Wahle A, Wellnhofer
E, Mugaragu I, Beier J, Oswald H, Fleck E:
CAR '93, in:
Proceedings of the 7th International Symposium on Computer Assisted Radiology, Berlin, Springer
Page 792, 1993
Enhancements of the imaging geometry assessments by using biplane calibration methods (Links)
Abstract: 3-D reconstruction of thoracic vessels aids in clinical management of patients with any kind of heart disease. Two simultaneous - but not necessarily orthogonal - angiographic views give 2-D projections of the 3-D space. Based upon known imaging geometry a 3-D model of complex vessel structures for visualization and quantification can be reconstructed.

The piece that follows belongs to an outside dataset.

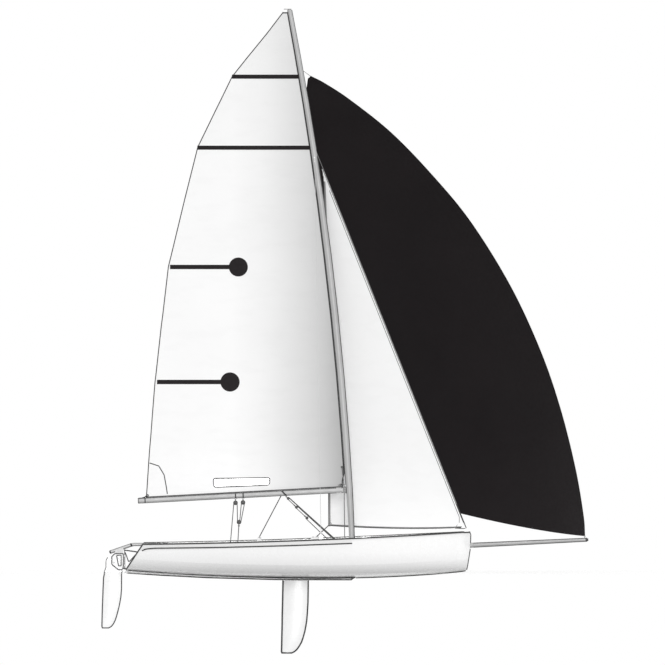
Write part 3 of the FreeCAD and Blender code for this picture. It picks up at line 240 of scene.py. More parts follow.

The quantification quality strongly depends on the accuracy and completeness of the imaging parameters. To calculate missing and to correct distorted parameters a new geometry approximation has been developed. The initial geometry is based on the geometric parameters of the X-ray device. This status is improved using several corresponding vessel points in both projections. The reconstruction errors of these points are analysed and correction coefficients are calculated. This is carried out in an iterative process.
To achieve accurate measurements in absolute dimensions a new calibration procedure was realized. The size of the image intensifiers can be determined by lead markers mounted on the entrance fields. Since continuous phantom measurements are impracticable and catheter radius determinations are prone to gross errors, an object of known dimensions and sufficient size visible in both projections was searched for. Markers on a catheter or the maximum diameter of the loop of a pigtail catheter were used as reference objects. The relation of actual to reconstructed object size provides additional correction coefficients for the approximation process.
The biplane calibration allows a reliable evaluation without phantom measurements or any assumptions. Common problems such as parallaxes do not occur. In addition with further corrections (image distortion, pointspreading) an accurate quantitative 3-D reconstruction is performed. The algorithm was validated using different phantoms of known sizes.